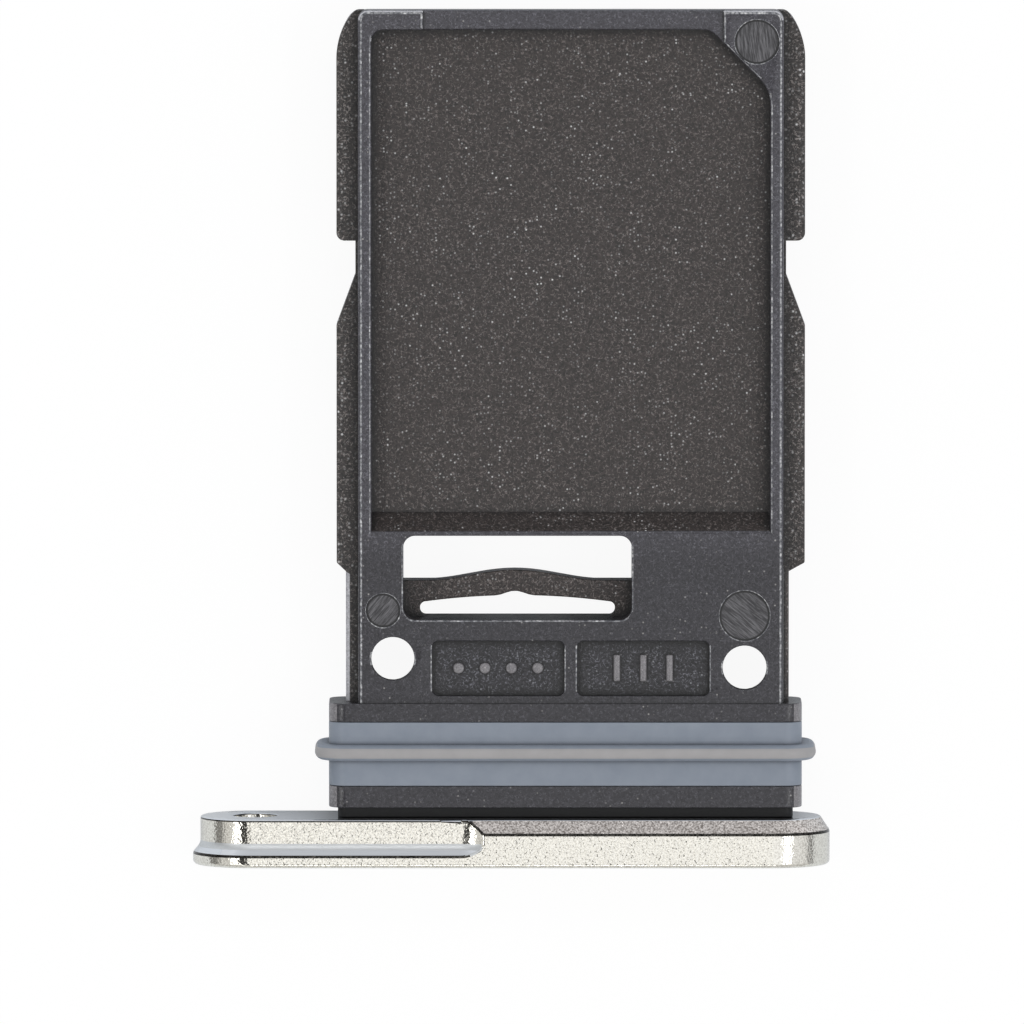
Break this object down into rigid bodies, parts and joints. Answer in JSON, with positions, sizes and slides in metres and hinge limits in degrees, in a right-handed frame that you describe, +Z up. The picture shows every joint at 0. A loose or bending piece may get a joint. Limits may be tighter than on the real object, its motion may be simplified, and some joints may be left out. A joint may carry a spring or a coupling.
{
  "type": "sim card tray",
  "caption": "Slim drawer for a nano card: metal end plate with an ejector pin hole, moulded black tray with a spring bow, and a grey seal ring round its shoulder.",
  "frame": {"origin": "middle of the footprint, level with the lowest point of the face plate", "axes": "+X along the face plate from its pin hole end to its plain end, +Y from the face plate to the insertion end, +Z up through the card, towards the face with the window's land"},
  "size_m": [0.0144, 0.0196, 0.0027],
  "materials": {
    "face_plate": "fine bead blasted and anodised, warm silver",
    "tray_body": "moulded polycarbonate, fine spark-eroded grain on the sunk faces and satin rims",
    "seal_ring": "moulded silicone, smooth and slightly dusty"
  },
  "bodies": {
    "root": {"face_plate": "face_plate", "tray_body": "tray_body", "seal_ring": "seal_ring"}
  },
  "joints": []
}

◆ ◆ ◆ ◆

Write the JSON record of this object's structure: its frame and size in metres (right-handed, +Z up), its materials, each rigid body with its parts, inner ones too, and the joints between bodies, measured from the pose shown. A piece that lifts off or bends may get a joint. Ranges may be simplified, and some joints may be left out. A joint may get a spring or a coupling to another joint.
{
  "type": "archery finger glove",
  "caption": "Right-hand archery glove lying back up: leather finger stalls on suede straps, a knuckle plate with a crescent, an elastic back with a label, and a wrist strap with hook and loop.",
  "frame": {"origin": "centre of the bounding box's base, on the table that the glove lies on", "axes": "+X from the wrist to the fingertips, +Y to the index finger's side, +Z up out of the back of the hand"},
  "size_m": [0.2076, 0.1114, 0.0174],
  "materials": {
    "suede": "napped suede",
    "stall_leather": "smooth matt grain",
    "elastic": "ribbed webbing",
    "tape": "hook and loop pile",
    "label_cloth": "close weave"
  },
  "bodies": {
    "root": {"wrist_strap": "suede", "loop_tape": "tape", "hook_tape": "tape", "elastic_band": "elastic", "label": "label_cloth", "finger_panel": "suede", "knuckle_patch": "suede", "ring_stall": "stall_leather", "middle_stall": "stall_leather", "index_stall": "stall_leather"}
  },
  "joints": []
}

◆ ◆ ◆ ◆

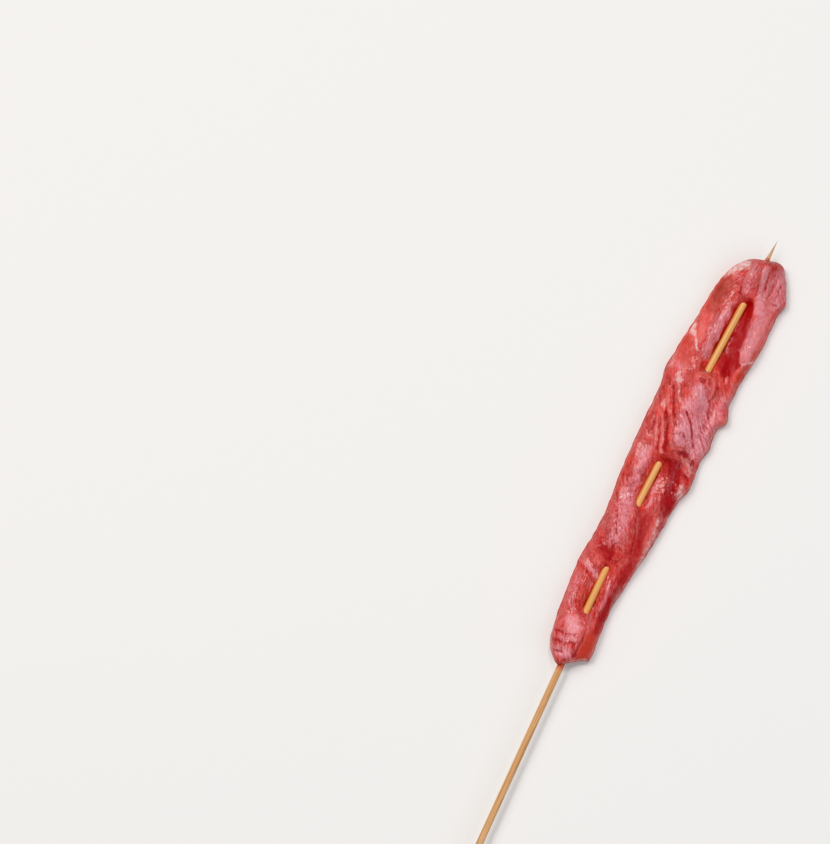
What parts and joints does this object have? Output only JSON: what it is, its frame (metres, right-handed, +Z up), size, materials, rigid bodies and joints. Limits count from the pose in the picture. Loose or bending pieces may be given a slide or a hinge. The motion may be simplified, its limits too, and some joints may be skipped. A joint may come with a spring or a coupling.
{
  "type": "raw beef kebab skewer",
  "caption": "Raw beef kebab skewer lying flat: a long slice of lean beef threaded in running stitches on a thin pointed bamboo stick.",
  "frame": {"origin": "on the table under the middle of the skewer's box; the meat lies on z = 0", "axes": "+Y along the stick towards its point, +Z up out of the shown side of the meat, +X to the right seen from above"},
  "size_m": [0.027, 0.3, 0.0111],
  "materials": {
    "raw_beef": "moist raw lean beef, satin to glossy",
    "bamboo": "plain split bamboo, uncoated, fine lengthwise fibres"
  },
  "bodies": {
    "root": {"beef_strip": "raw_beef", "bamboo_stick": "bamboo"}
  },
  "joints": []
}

◆ ◆ ◆ ◆

STATED EXERCISE: In the entries above, find every line with the word "bending" and list it.

FINISHED TASK:
Break this object down into rigid bodies, parts and joints. Answer in JSON, with positions, sizes and slides in metres and hinge limits in degrees, in a right-handed frame that you describe, +Z up. The picture shows every joint at 0. A loose or bending piece may get a joint. Limits may be tighter than on the real object, its motion may be simplified, and some joints may be left out. A joint may carry a spring or a coupling.
What parts and joints does this object have? Output only JSON: what it is, its frame (metres, right-handed, +Z up), size, materials, rigid bodies and joints. Limits count from the pose in the picture. Loose or bending pieces may be given a slide or a hinge. The motion may be simplified, its limits too, and some joints may be skipped. A joint may come with a spring or a coupling.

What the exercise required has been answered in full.